The Jupiter 35mm has the furthest reach of any wide angle lens with a decently fast aperture that I have ever seen! The lens distorts reverse of how it normally is seen for a 35mm lens. Rather than distort inwardly as objects move closer to the center, objects actually appear distanced as they move closer to the center of the frame. More of the likelihood of a telephoto lens, which is half of the reason this lens is so unique. It’s character is flawed in absolutely gorgeous ways. Colour, sharpness and distortion are off the charts with this lens.
The story of how I took these pictures starts with my Aunt Doris celebrating her 80th Birthday at my Aunt Carol & Uncle Paul’s house. A normal place for parties and celebrations! So to help enjoy the experience for now and for later, i decided to bring my Jupiter 35mm lens with me for extensive testing. Although, I intended on bringing my Zenitar 50mm f0.95, Rubin 37-80mm f2.8, Petzvar 120mm f3.8 and Photosniper 300mm f4.5, I left all but the Jupiter in my car in San Luis Obispo. Fortunately, it was kind of my favorite. I was hard pressed to take a bad picture with it. The shots look as clean as a digital scan of a 35mm print from a film camera. I come from the background in the art of filmmaking with a focus shooting on 16mm. And filming with this lens on the Sony A7s i or ii takes most of the desire to shoot on film, away.

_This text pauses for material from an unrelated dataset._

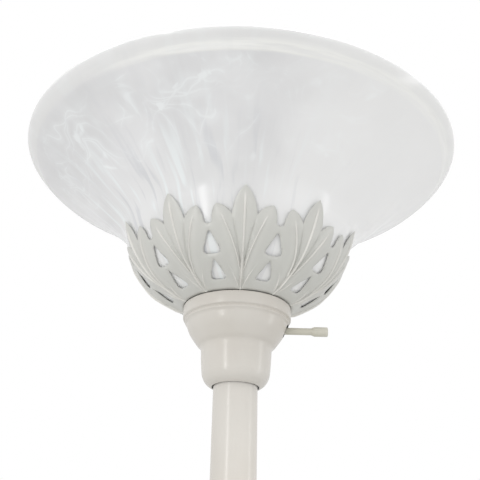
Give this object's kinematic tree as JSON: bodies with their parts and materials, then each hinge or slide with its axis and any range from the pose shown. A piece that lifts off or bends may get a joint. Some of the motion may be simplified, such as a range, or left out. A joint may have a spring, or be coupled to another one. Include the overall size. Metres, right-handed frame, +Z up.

The lens is unique in that it distorts like a telephoto lens, for being a wide angle. That’s what creates part of the 70’s glow to the image around the sides. The lens is overly-rectilinear. This is probably the only lens that I can say that about. But it is very cool when people walk by the lens, because their movement toward the lens will seem both close and infinitely large. The front element is so small and that attributes to the small perspective of the lens.
The highlights of this lens are very picturesque of older film photographs. Both for the less modern lenses and for the different diffraction of light what with the emulsification process through film, rather than the crisp digital scan of a modern day camera. This lens has excellent highlight rolloffs. The flares lend themselves to the shadows only in subtle ways. The highlights are quite nostalgic. This lens is truly where the cyan greenish/blues and the yellow highlights pervade. This is great for Sony shooters. As they know, Sony cameras have darkish green colors. That means that the dark greens of the camera mix well with the bluish-yellow of the lens to create a marvelously sharp and crisp image with a highlight-vintage vibrancy.
Almost all of these pictures were taken at f2.8, if not they were taken at f3.5 or f4. There is no doubt that any vintage lens will improve upon sharpness, fringes and vignetting as you stop down. But for cinematic purposes, i find myself shooting wide open for fathoming the shallowest depth of field, but also the most juice I can get from the imperfections. What I love the most about this lens is the baby blueness that I see from the highlights.
All of these pictures are un-color-graded. Their white balance was set to auto at a fairly neutral shooting style! I have come to realize that the only way the blues can look this pure, I presume, has to do with how close the back element has to be rested to the sensor, it’s nearly touching when focused to infinity! Because of this, this lens sees a deeper spectrum of blue than I have ever seen! ! The only other lenses I have ever used that have anywhere close to this style of blueness is the Canon FD set. And also the Uran 100mm lens.
Blue is comprised of green and illuminates to white with the presence of too much yellow or orange luma. This lens allows me to see the many shades of blue, which have a far reach through the highlights, mid-tones, down all the way to the shadows. This lens optically renders the color/colour blue, amazingly! The color in skin is also very abundant in pinkish mid-tones!
This lens vignettes wide open on the A7s. At f4.0 and 5.6 the vignette lessens until it becomes unnoticeable. There is something to be said for the vintage look of a lens that slightly vignettes in a soft way. It compliments the stormy day weather. The eyes fall onto the heart of the frame. The vignette exists as a dark-shelter to the image. The darkness seems to bring warmth and light to the center of the image!
The center of the image is always clear if it’s in focus. It gets impressively sharp even wide open in the center. The sides do a dreamy softening blur which is why the lens is so appealing, when the lens is shot wide open. The sides sharpen up from f4 to f5.6 until the lens is evenly sharp, corner-to-corner Nonetheless, the center has the potential to be crystal sharp, which is why this lens has a mysterious quality to it. It has the most far reaching span of time that it could be taken place over. This lens could be used for both super old vintage, or mysteriously rare glimpses into the future. Both are convincing!
The Fotofox Close Focus Adapter is required in order to use this lens on any digital camera. It allows the lens to be positioned just far enough from the sensor to still focus to infinity but without touching. It also allows the lens to become a macro lens. Which leads to some very touching moments.
Both of these adapters are used in tandem. It may seem a far-reaching idea for some to use this many, or this kind of adapter for a lens. But i assure those out there with that concern that they might also crave a lens with a vintage look as amazingly pure as this. The uniqueness of the lens will lend itself to any story looking to have a timeless feel. And also a feeling of closeness!